Task brief =>
Give again, word for word, each line from the top of the listing through the line that holds "return functools.reduce(Field.most, masks)".

Records =>
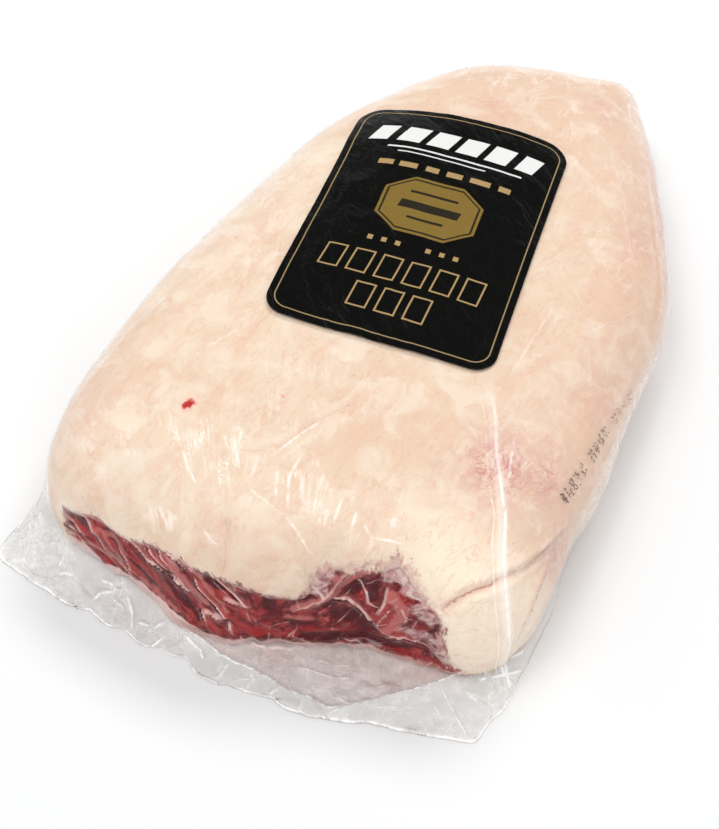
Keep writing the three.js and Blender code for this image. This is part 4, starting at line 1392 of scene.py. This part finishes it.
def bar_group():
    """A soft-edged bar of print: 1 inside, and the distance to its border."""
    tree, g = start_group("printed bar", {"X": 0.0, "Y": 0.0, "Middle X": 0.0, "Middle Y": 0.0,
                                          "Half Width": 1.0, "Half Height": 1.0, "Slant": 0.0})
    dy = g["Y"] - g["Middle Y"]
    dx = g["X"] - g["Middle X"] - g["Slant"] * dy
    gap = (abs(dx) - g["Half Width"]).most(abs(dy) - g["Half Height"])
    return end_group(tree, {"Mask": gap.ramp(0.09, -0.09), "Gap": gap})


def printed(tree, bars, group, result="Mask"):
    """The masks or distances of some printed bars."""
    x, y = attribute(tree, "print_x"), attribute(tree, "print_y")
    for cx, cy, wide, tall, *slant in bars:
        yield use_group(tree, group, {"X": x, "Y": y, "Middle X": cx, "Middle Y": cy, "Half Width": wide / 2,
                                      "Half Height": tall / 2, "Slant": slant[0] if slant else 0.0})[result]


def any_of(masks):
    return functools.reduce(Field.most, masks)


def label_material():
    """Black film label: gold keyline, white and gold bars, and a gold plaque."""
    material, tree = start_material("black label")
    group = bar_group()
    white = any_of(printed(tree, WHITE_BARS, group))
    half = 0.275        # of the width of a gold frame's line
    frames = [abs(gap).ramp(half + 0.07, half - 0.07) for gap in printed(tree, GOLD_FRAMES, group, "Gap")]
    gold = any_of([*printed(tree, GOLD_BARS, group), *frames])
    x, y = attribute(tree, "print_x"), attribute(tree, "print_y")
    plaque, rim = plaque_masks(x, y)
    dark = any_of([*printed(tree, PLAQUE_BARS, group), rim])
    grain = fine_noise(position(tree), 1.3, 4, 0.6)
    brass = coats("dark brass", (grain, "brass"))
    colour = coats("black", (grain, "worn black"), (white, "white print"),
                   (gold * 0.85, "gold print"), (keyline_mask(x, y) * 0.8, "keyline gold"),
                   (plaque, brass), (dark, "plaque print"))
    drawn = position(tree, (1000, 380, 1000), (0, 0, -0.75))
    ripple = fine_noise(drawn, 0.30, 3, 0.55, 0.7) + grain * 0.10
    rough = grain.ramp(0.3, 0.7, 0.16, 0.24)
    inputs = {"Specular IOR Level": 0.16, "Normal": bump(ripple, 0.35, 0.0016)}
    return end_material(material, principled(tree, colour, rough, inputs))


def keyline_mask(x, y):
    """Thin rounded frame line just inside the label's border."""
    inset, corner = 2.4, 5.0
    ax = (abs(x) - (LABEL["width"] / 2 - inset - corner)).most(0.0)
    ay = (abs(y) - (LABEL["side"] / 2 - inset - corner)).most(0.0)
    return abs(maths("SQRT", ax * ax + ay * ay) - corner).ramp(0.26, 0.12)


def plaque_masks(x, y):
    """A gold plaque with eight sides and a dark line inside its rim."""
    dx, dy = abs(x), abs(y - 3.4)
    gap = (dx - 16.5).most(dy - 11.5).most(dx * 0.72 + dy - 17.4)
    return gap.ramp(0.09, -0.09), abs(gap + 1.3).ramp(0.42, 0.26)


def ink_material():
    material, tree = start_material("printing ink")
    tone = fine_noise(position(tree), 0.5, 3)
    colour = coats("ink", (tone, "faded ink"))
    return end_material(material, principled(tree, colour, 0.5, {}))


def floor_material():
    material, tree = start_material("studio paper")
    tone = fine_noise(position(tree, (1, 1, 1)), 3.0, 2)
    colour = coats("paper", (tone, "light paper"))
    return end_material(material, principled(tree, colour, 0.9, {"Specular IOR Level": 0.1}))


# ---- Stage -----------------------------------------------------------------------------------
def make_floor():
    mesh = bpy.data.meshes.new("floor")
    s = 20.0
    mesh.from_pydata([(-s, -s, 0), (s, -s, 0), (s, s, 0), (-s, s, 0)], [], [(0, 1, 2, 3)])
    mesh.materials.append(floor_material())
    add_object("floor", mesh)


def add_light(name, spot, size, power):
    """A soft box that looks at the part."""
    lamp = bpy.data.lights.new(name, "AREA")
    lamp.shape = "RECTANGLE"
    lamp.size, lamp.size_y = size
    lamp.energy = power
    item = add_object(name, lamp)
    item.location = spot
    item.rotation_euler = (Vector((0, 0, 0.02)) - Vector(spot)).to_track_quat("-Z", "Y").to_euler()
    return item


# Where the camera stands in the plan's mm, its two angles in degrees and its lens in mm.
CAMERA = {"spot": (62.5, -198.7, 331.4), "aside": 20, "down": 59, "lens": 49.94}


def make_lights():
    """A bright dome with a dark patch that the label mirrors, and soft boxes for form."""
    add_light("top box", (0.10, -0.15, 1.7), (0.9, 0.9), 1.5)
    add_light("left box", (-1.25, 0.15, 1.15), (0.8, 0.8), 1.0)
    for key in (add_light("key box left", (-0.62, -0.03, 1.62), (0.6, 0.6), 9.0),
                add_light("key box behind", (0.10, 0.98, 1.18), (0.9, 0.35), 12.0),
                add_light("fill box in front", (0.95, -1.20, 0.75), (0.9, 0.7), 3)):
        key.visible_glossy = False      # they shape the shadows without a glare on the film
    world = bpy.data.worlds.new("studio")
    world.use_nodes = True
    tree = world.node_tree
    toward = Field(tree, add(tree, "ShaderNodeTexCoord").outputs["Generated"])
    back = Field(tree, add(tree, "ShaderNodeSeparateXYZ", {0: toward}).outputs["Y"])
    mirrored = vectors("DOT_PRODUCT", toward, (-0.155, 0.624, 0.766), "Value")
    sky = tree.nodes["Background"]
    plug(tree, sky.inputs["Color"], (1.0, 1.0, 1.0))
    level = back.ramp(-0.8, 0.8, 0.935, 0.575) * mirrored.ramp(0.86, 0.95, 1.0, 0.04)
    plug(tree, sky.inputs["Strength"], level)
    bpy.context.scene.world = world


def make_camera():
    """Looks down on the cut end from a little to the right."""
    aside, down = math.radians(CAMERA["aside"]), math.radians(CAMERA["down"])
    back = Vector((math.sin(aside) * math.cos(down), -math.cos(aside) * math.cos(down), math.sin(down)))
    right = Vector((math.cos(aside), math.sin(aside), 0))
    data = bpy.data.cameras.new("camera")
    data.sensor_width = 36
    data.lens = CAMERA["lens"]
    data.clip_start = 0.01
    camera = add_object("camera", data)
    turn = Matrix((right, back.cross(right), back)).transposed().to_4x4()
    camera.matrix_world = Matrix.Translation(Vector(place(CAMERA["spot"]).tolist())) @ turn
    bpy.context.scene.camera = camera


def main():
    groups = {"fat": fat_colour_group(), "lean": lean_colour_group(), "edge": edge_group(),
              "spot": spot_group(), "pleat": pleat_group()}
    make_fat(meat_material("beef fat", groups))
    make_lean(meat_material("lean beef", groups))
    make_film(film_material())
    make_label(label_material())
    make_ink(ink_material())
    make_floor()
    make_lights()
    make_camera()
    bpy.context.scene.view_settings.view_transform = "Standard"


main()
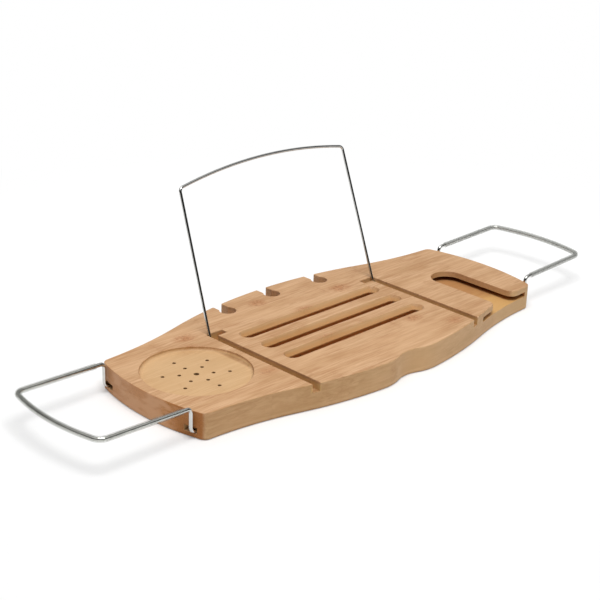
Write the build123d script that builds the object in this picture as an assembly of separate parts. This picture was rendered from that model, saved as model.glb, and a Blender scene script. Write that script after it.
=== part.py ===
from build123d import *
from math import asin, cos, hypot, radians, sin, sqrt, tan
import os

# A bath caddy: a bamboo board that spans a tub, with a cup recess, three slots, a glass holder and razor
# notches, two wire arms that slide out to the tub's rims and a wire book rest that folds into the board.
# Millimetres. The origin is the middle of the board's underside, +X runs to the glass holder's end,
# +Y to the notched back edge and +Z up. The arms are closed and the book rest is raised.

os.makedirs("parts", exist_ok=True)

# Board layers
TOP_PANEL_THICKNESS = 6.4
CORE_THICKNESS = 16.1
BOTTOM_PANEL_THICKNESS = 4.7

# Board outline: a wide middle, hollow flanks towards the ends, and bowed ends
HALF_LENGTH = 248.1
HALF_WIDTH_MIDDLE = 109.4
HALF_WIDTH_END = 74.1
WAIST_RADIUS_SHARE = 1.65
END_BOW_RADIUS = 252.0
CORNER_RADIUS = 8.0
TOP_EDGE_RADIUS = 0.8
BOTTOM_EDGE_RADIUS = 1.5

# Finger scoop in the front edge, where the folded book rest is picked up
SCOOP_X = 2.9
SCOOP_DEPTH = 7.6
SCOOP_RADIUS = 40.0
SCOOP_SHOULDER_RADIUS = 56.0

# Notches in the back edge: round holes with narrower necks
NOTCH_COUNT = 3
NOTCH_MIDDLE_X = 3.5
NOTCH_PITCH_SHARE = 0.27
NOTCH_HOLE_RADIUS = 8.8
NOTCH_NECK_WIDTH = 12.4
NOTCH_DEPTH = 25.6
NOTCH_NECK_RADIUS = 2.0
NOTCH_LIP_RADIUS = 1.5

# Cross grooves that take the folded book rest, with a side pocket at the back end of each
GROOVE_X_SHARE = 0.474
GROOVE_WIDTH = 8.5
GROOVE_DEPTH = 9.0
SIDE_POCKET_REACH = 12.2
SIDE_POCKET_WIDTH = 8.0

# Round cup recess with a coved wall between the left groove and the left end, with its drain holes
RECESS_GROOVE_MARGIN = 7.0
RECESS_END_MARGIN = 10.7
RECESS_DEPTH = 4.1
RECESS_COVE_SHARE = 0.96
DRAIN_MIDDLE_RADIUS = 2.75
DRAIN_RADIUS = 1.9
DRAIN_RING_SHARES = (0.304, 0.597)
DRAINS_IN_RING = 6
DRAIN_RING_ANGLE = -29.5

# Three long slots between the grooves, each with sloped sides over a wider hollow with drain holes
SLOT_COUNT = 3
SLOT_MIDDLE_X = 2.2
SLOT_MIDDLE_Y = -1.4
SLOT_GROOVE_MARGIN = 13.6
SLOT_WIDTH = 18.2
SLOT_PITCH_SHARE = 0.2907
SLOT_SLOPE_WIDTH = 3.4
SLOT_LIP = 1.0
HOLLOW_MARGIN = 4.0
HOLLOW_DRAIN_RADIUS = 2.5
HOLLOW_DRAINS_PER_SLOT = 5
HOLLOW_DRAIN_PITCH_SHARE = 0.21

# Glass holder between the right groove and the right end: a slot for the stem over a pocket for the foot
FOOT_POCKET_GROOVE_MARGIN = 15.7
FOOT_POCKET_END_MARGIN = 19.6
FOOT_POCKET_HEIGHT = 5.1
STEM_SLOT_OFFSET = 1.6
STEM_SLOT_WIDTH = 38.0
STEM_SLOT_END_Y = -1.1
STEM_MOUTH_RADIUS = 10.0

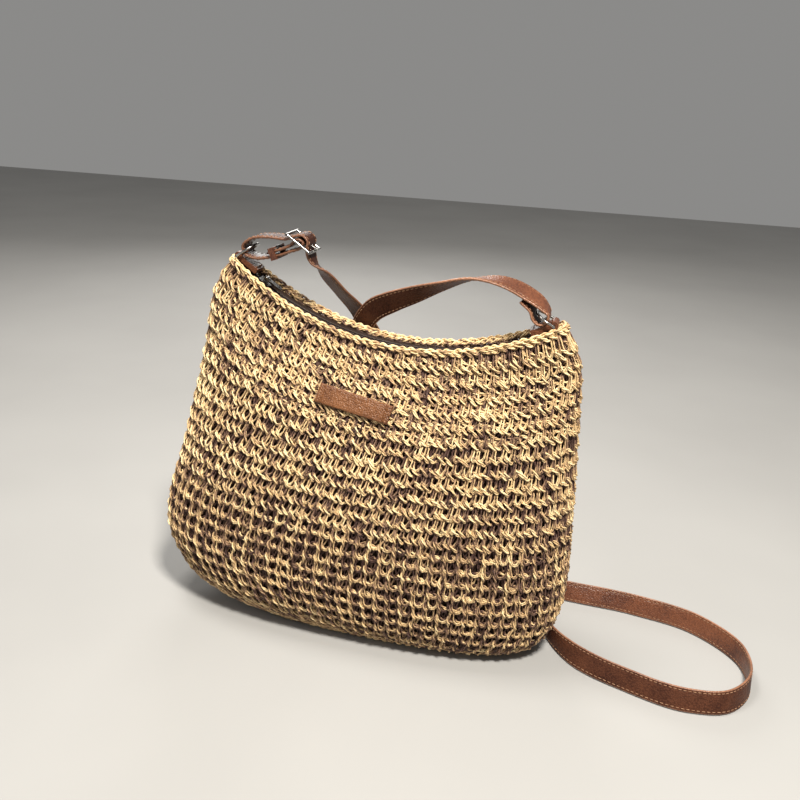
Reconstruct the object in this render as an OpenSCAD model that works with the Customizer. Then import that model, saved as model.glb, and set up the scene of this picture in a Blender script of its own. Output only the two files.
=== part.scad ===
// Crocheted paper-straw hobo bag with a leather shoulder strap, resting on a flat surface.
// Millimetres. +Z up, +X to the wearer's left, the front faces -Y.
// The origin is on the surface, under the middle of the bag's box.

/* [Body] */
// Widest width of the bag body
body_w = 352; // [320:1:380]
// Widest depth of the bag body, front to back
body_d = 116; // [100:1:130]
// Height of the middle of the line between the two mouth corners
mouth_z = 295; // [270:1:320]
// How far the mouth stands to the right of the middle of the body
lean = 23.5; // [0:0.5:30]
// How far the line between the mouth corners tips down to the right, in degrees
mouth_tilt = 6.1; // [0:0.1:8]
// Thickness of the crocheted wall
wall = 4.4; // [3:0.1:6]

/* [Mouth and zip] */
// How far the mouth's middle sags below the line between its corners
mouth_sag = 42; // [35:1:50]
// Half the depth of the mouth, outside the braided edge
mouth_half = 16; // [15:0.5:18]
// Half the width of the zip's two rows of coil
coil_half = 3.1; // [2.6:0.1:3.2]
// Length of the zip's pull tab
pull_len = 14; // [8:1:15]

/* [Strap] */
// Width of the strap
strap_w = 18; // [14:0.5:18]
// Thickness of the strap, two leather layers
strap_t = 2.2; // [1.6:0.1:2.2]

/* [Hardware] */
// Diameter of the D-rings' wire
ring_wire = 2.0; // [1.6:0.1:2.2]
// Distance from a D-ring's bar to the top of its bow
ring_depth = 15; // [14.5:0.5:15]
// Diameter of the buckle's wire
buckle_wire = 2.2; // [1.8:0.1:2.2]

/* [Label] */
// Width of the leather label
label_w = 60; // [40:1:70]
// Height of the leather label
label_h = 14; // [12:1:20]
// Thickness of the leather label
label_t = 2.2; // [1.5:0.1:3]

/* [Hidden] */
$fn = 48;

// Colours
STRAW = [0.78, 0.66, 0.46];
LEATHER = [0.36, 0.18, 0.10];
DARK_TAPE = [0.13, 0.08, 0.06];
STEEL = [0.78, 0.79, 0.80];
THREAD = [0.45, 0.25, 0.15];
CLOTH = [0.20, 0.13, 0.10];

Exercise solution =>
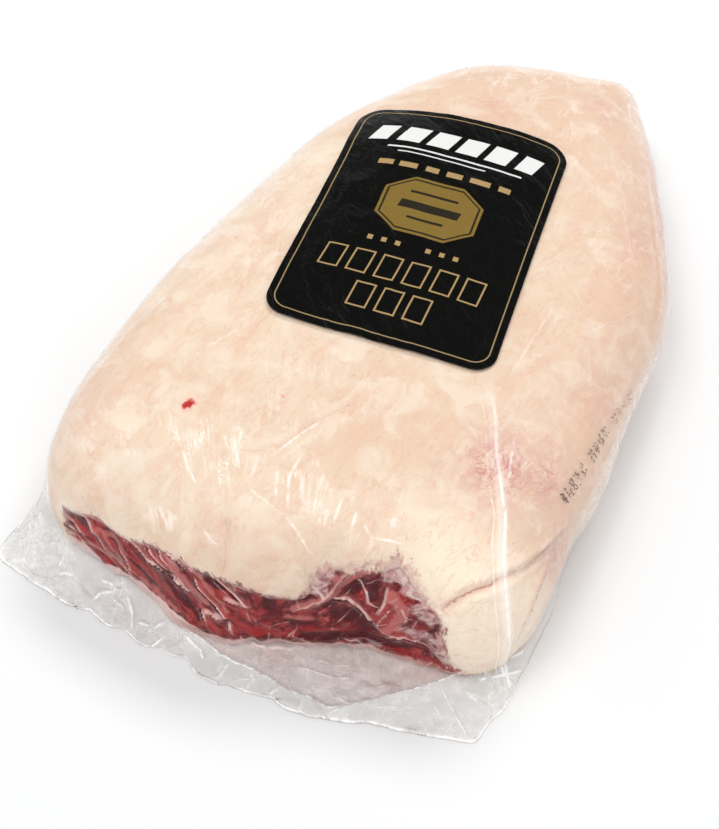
Keep writing the three.js and Blender code for this image. This is part 4, starting at line 1392 of scene.py. This part finishes it.
def bar_group():
    """A soft-edged bar of print: 1 inside, and the distance to its border."""
    tree, g = start_group("printed bar", {"X": 0.0, "Y": 0.0, "Middle X": 0.0, "Middle Y": 0.0,
                                          "Half Width": 1.0, "Half Height": 1.0, "Slant": 0.0})
    dy = g["Y"] - g["Middle Y"]
    dx = g["X"] - g["Middle X"] - g["Slant"] * dy
    gap = (abs(dx) - g["Half Width"]).most(abs(dy) - g["Half Height"])
    return end_group(tree, {"Mask": gap.ramp(0.09, -0.09), "Gap": gap})


def printed(tree, bars, group, result="Mask"):
    """The masks or distances of some printed bars."""
    x, y = attribute(tree, "print_x"), attribute(tree, "print_y")
    for cx, cy, wide, tall, *slant in bars:
        yield use_group(tree, group, {"X": x, "Y": y, "Middle X": cx, "Middle Y": cy, "Half Width": wide / 2,
                                      "Half Height": tall / 2, "Slant": slant[0] if slant else 0.0})[result]


def any_of(masks):
    return functools.reduce(Field.most, masks)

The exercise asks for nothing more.